Compared to the games exhibition currently running at the V&A, this is definitely a more hands-on affair, arguably the way games are meant to be exhibited, although there are also glass cases to display the odd rarity and collectibles; here's the Samba de Amigo maraca controller for the Dreamcast, and there's Master Chief’s helmet. But between merely exhibiting or passing you a controller, the NVM also aims to go beyond curation to teach visitors about games in a fun way.
“The big question most game exhibitions duck — because it’s a really hard question to answer — is how do we communicate to you what’s interesting and important about a game without you necessarily having to play it?” says Simons. “Take people who are crap at Sonic, how do we explain to them what’s interesting about the design of the Green Hill Zone?”
Thinking back to the V&A’s exhibition, I was impressed by the Bloodborne exhibit (though it may be just because I love Bloodborne), which had a video installation that conveys the conflicting emotions in its combat, with the screen split into the Cleric Beast boss fight, another capturing the player’s hands on the DualShock, while another rolls footage of countless unsuccessful attempts. That said, it’s also essentially just watching a video on a loop.
Although not ready at launch, the NVM’s future projects include creating ‘software about software’, sort of interactive walkthroughs that can help visitors in a more tactile way to explore a game’s design and functions that isn’t just reading a book or watching a YouTuber, or requiring you to ‘git gud’ in order to appreciate its nuances.

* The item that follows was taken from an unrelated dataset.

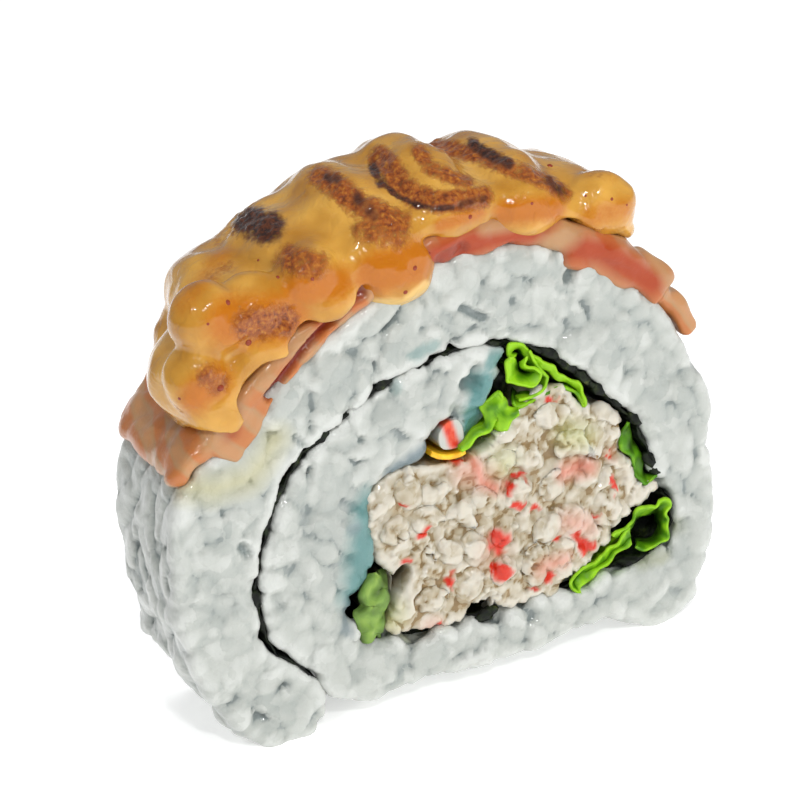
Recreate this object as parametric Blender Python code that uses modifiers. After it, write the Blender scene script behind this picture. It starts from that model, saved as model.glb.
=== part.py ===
"""One cut piece of uramaki: sushi rice outside, seaweed wound through it, crab salad and lettuce inside,
a slice of seared salmon laid over the top and a thick flamed sauce on the salmon.

The roll's axis runs along Y, the cut face that is looked at faces -Y, and +Z is up. Lines across the roll
are given as (x, z) pairs in millimetres, measured from the middle between the roll's two feet.
"""

import random
from math import cos, pi, radians, sin

import bmesh
import bpy
import numpy as np
from mathutils import Matrix, Vector

MM = 0.001
DEPTH = 17 * MM
HALF = DEPTH / 2
BACK_WIDTH = 0.95
GAP = 0.3 * MM

NORI_THICKNESS = 0.4 * MM
NORI_STEP = 1.8
LEAF_THICKNESS = 0.5 * MM
SALMON_THICKNESS = 2.6 * MM
SALMON_OVERHANG = 0.7 * MM
SAUCE_THICKNESS = 2.4 * MM
SAUCE_VOXEL = 1.1 * MM

GRAIN_LENGTH = 6.4 * MM
GRAIN_WIDTH = 2.6 * MM
GRAIN_SUNK = 0.4 * MM
GRAIN_SIDES = 6
GRAIN_RINGS = 3
GRAIN_FULLNESS = 0.75
GRAIN_THROWS = 5000
SIDE_ROWS = 3
SIDE_ROWS_APART = 5.0 * MM
CHUNK_WIDTH = 3.4 * MM
CHUNKS_APART = 3.5

# The roll is wider on its left, so its own middle stands this far from the middle between its feet.
MIDDLE_X = 0.7 * MM

# The rice's outer line, clockwise from the open end of the roll at the lower left.
RICE_LINE = [
    (-15.9, 3.6), (-16.4, 1.2), (-18.2, -0.5), (-20.9, -0.4), (-23.6, 1.4), (-25.8, 4.2), (-27.8, 8.6),
    (-28.8, 13.6), (-29.0, 19.2), (-28.3, 23.6), (-26.7, 27.0), (-24.0, 28.9), (-21.0, 30.6), (-18.2, 33.0),
    (-15.2, 35.3), (-11.6, 37.1), (-7.6, 38.9), (-3.6, 40.4), (0.6, 41.6), (4.4, 41.9), (8.6, 41.1),
    (12.6, 39.8), (16.4, 37.8), (19.8, 35.2), (22.4, 32.2), (24.4, 28.4), (26.2, 24.6), (27.4, 20.4),
    (26.6, 17.0), (26.9, 12.8), (26.4, 8.2), (24.6, 4.2), (22.2, 0.6), (19.8, -0.6), (17.6, 0.4),
    (13.6, 2.8), (9.2, 1.9), (4.0, 1.7), (-1.0, 2.0), (-6.2, 2.1), (-10.6, 1.4), (-14.0, 2.6),
]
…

“We want to build software that allow people to play with what it’s made of, giving them different ways to explore maps and some of the ideas in them without just assuming you can put people in front of a game, hope that they can play it, and hope that they can understand it,” says Simons. “We don’t have all the answers at all, but that’s the core of what we’re trying to do.”
The National Videogame Museum is at Castle House, Angel Street in Sheffield. It’s open from 12pm - 5pm on Fridays, and 10am - 5pm on Saturdays and Sundays during term time, and all week during school holidays.
All photos courtesy of National Videogame Museum.